企業価値向上につながる人的資本経営の全体構造を可視化。説得力あるストーリーの構築へ

本レポートでは、富士通とCHROラウンドテーブルの参加企業が議論を重ね作成した「人的資本価値向上モデル」として、経営戦略実現に必要不可欠な人材戦略上の取り組みをフレームワークで示している。このモデルに人事施策をプロットし整理することで、それぞれの施策がどのように企業価値向上につながっているのか、全体構造を捉えて可視化することができるとしている。
“人的資本経営の実践手法”をまとめたレポートを富士通が公開。企業価値向上につながるモデルを提示
さらに、人的資本価値向上モデルの主な活用プロセスについても、4つのステップに分けて示している。概要は以下の通り。


<人的資本価値向上モデルを活用するプロセス>


【ステップ1】共有する
●人的資本経営のストーリー構成要素と仮説の策定
●企業価値向上に関わると想定されるデータの精査・集約

【ステップ2】可視化する
●ステップ1で抽出した要素を「人的資本価値向上モデル」にあてはめ整理。

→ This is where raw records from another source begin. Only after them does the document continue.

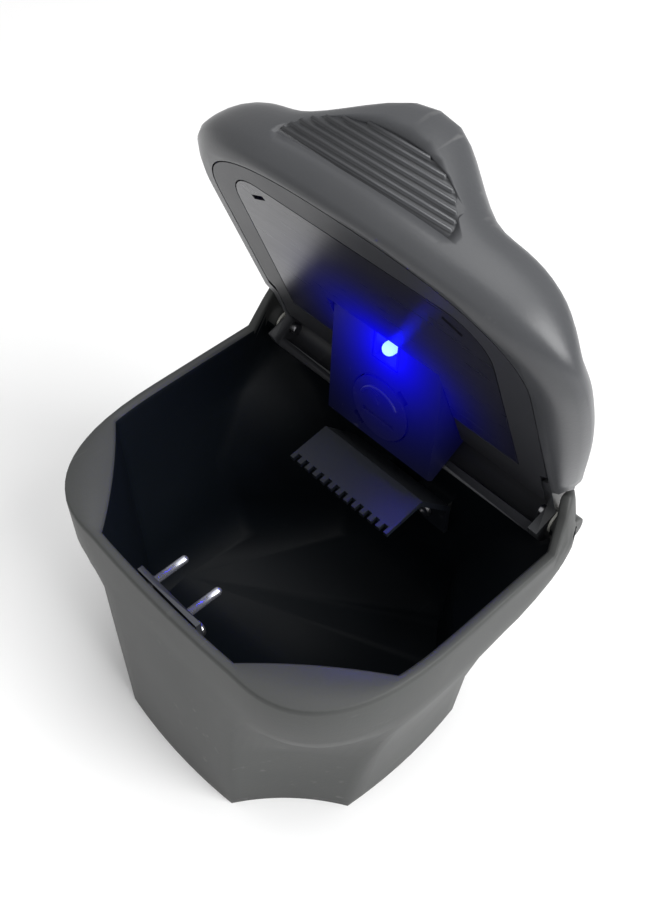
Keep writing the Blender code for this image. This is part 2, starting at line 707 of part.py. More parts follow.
# --- frames that pieces are placed in ---------------------------------------------------------------
def pivot(name, parent, place):
    empty = bpy.data.objects.new(name, None)
    PARTS.objects.link(empty)
    empty.parent = parent
    empty.matrix_local = place
    return empty


LID_PIVOT = pivot("lid_pivot", None, Matrix.Translation((0.0, HINGE_Y, HINGE_Z))
                  @ Matrix.Rotation(math.radians(-OPEN_ANGLE), 4, "X"))
FACE_ANGLE = math.atan2(-CASE_LOW_W, FACE_RUN)
# On the light unit's face: origin at its deepest edge, -Y up along the face, -Z out of it.
FACE_PIVOT = pivot("light_face", LID_PIVOT, Matrix.Translation((0.0, -CASE_LOW_U, CASE_LOW_W))
                   @ Matrix.Rotation(-FACE_ANGLE, 4, "X"))
COVER_PIVOT = pivot("battery_cover_axis", FACE_PIVOT, Matrix.Translation((0.0, -COVER_ALONG, 0.0)))


# --- bucket and what is fixed in it -----------------------------------------------------------------
def back_wall_inner_y(z):
    return mix(BASE_HALF_DEPTH, RIM_BACK, z / RIM_HEIGHT) - WALL * 1.01


def build_bucket():
    bucket = part("bucket", bucket_mesh(), BODY_PLASTIC)
    boss_x = TOWER_INNER_HALF - GAP + BOSS_LENGTH / 2
    bosses = [rod_mesh("boss", BOSS_RADIUS, BOSS_LENGTH, "X", (side * boss_x, HINGE_Y, HINGE_Z), 40)
              for side in (-1, 1)]
    pad_y = back_wall_inner_y(SNUFFER_SCREW_Z) - PAD_REACH + PAD_SIZE[1] / 2
    pads = [box_mesh("pad", PAD_SIZE, (side * SNUFFER_SCREW_X, pad_y, SNUFFER_SCREW_Z)) for side in (-1, 1)]
    reach = 30.0 * MM
    notch = box_mesh("back_notch", (2 * TOWER_INNER_HALF, reach, reach),
                     (0.0, TOWER_FRONT_Y - GAP + reach / 2, BACK_WALL_TOP + reach / 2))
    boolean(bucket, cutter("back_notch", notch))
    adds = cutter("bucket_bosses", joined_mesh("bucket_bosses", bosses + pads))
    boolean(bucket, adds, "UNION")
    bore_x = TOWER_INNER_HALF + 3.0 * MM
    bores = [rod_mesh("bore", PIN_RADIUS + PIN_BORE_GAP, 14.0 * MM, "X", (side * bore_x, HINGE_Y, HINGE_Z))
             for side in (-1, 1)]
    boolean(bucket, cutter("hinge_bores", joined_mesh("hinge_bores", bores)))
    for name, spots, reach in (("snuffer_screw_holes", snuffer_screw_spots(), 4.2 * MM),
                               ("rest_screw_holes", rest_screw_spots(), 1.9 * MM)):
        holes = [screw_hole(spot, reach) for spot in spots]
        boolean(bucket, cutter(name, joined_mesh(name, holes)))
    smooth_shade(bucket, 30.0)
    return bucket


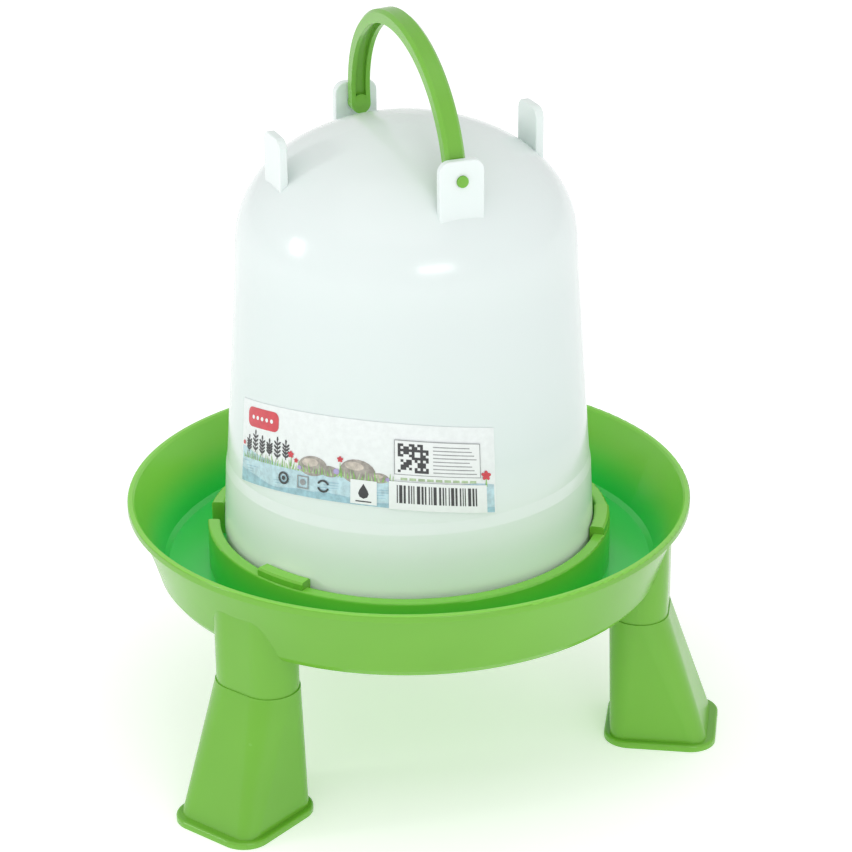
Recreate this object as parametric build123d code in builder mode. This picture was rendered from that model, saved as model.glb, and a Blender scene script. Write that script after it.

全体像を可視化
●できる限り多くの人材データと財務データ(売上高・営業利益など)との相関を分析し可視化
●「成果を生むための取り組み」と「持続的効果を生むための取り組み」について、それぞれの施策観の関係性、つながりをストーリーに基づき検討し、重点施策の仮説を立てる

【ステップ3】検証する
●財務データと相関の強い指標と、仮説を立てた重点施策との関わりを検討。企業価値向上とどうつながるかをストーリーに基づきデータ検証し、重点施策を特定
●重点施策(アウトプット)とそれにつながる施策(インプット)のデータを分析し、重点施策の効果を高めるため、どのような施策や活動が重要かを把握

【ステップ4】ストーリーを再構成する
●どの施策を重点施策とし企業価値向上を目指すのかを、データの裏付けに基づいた説得力のあるストーリーで再構築
●ストーリーを汎用的な「人的資本価値向上モデル」を用いて伝えることで、社内外に伝わりやすくかつ説得力のある人事施策の戦略的実行につなげられる


富士通は、今後もCHROラウンドテーブルへの参加企業を拡充し、人的資本価値向上モデルの高度化に向けた検証を継続して行うとしている。それにより得られた幅広い洞察・知見に基づいて、それぞれの企業が経営戦略と連動した独自の人事戦略を実践できるよう、より高度な人的資本データの可視化などを支援していきたい考えだ。

人的資本経営に対する関心は高まりつつあるが、「どのような取り組みを実践していくか」については明確な把握ができていない企業もあるだろう。今後人的資本経営を進めていきたい企業は、フレームワークならびに活用ステップが記載された本レポートを活用するなどして、企業価値向上につながる課題や施策を可視化させてみてはいかがだろうか。